I could live a hundred times, and I would never be this cool, total.

  • Johnny Friendly, the big boss, having everyone count the money they're handing him. I mean, everyone. I think his first six lines are either Count it, or Oh, yeah? Count it.
  • Edie, played by Eva Marie Saint, is pretty fine if I do say so myself. I'm not sure she's fall on a bullet sexy, but close.
  • Now I know why Mike Tyson used to raise pigeons on the roof. It all makes sense to me now.
  • Father Barry (played by Karl Malden). Outside of the priest in Dead Alive, I don't think I've ever seen a man of the cloth kick so much ass in one movie. 
  • There's some newspaper guys/investigators following Terry around and there's one point where he tells them about some of his old fights, and it's awesome. If you've never understood people's fascination with Brando, check out this scene. Also, stop being a f--ker. It's Marlon Brando.
  • And finally, that final scene. Terry finally faces off with Johnny Friendly down at the docks and it's amazing. He's throwing rocks at buildings, yelling like a madman, not taking shit from anyone. From where you stand, maybe, but I'm standing over here, now! It's magic. And that's all before the huge ass brawl and its aftermath.
Johnny Friendly, Terry, and Terry's jerk brother, Charlie.
  • Kayo. Cause of death? Whiskey. Which as an old surly dockworker, shouldn't be such a surprise. But he didn't die from drinking it.
  • Joey's jacket. I'm just saying, even if you're cold, you don't want it. 
  • Damn steam whistles! Always ruining confessions to pretty dames.
  • Man, that bartender was a huge dick.
  • That damn kid on the roof. I kind of hated him from the beginning, but by the end, I wanted to punch that f--ker in his bitch face.
  • Way to go, dockworkers. You bunch of pussies. I was hoping Terry would come to and fight all of yous. Luckily you took your little stand, ya rat bastards.
If you've never really seen Brando at work, you should probably start with The Godfather, as the entirety of that film is classic. And you'll get to correctly hear one of the greatest lines from movie history, again uttered by Marlon Brando.

The horror...the horror.

I'm pretty sure that's it.


  1. Great review. Can't believe I've still not seen this. Now, I just have to see how Kayo dies.

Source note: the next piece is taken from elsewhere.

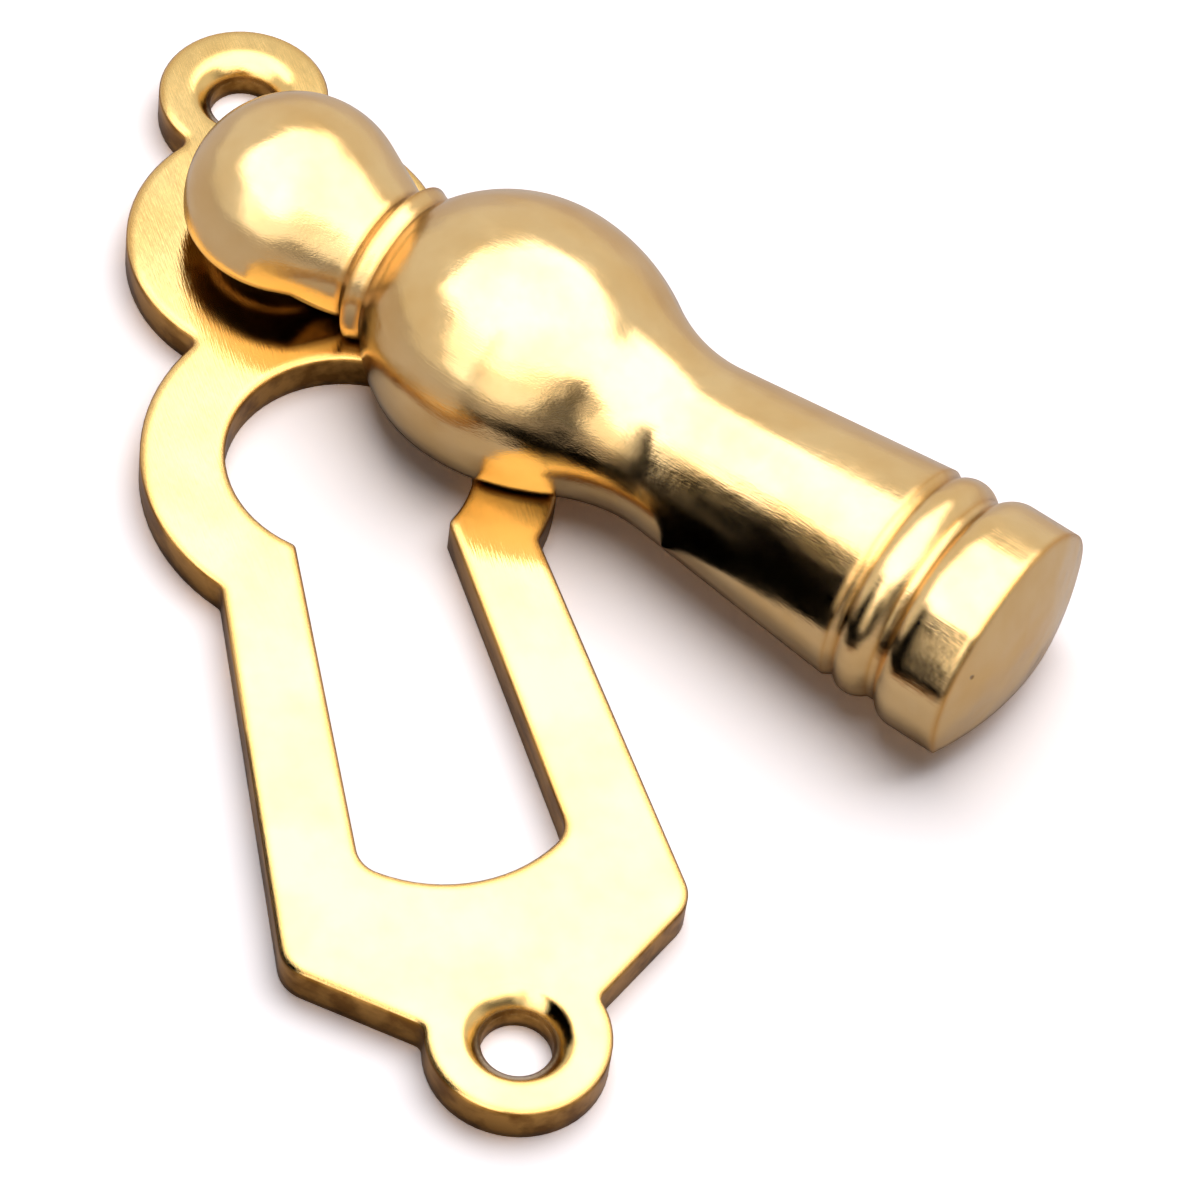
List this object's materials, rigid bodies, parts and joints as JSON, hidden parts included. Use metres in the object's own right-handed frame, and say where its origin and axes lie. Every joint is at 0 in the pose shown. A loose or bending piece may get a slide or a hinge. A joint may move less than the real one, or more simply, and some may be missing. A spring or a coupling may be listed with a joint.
{
  "type": "keyhole escutcheon",
  "caption": "Brass keyhole escutcheon: a flat plate with screw lobes and an open keyhole, and a heavy turned drop cover that swings on a pivot near the top.",
  "frame": {"origin": "midway between the two screw holes, on the plate's back face", "axes": "+Z out of the door, +Y up the plate towards the pivot, +X to the right seen from the front"},
  "size_m": [0.0405, 0.0632, 0.0112],
  "materials": {
    "brass": "polished",
    "rivet_brass": "satin"
  },
  "bodies": {
    "plate": {"backplate": "brass"},
    "cover": {"swing_cover": "brass", "pivot_rivet": "rivet_brass"}
  },
  "joints": [
    {"name": "cover_swing", "type": "hinge", "parent": "plate", "child": "cover", "pos_m": [0, 0.0186, 0], "axis": [0, 0, 1], "continuous": true}
  ]
}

    1. Ha, thanks Wendell. Definitely check it out, as apparently Brando delivers the best piece of acting ever. I gave it a B+ or something, you know, because I'm stupid.

  2. This is one of those movies I've been meaning to see for years. Admitting I haven't watched it diminishes my film buff cred. :-)

    1. Eh, I hear you on your cred, but I wouldn't sweat this one too much. And honestly, i had a bitch of a time tracking this one down. I actually had to buy it digitally for $10. What the shit, On the Waterfront? Do you want to be seen?

  3. BAH, I love you man! I'm glad that my series has broadened your classic film horizons. I hope you keep digging. TCM is my godsend. I have like 80 movies on my DVR from it, and I watch them all the time. Classic film is incredible.

    And you should watch Streetcar Named Desire ASAP...

    1. Definitely, man - totally broadened my film horizons. I've probably doubled my cred, easily. I'm actually down for some TCM, but I'll likely keep to a once a month type of thing at best. Hopefully.

      Ah, Streetcar. I know, I certainly need to catch it. Shouldn't be too much trouble to find...I'm assuming.

      You know, of all the movies I've watched for 'Twice a Best Actor', On the Waterfront was the hardest to come by. Can you believe that? I actually had to buy it digitally FOR TEN BUCKS. Everything else I could rent, or find On Demand or at Netflix....but not this f--ke. Damn, dockworker unions, making it hard on the little guy.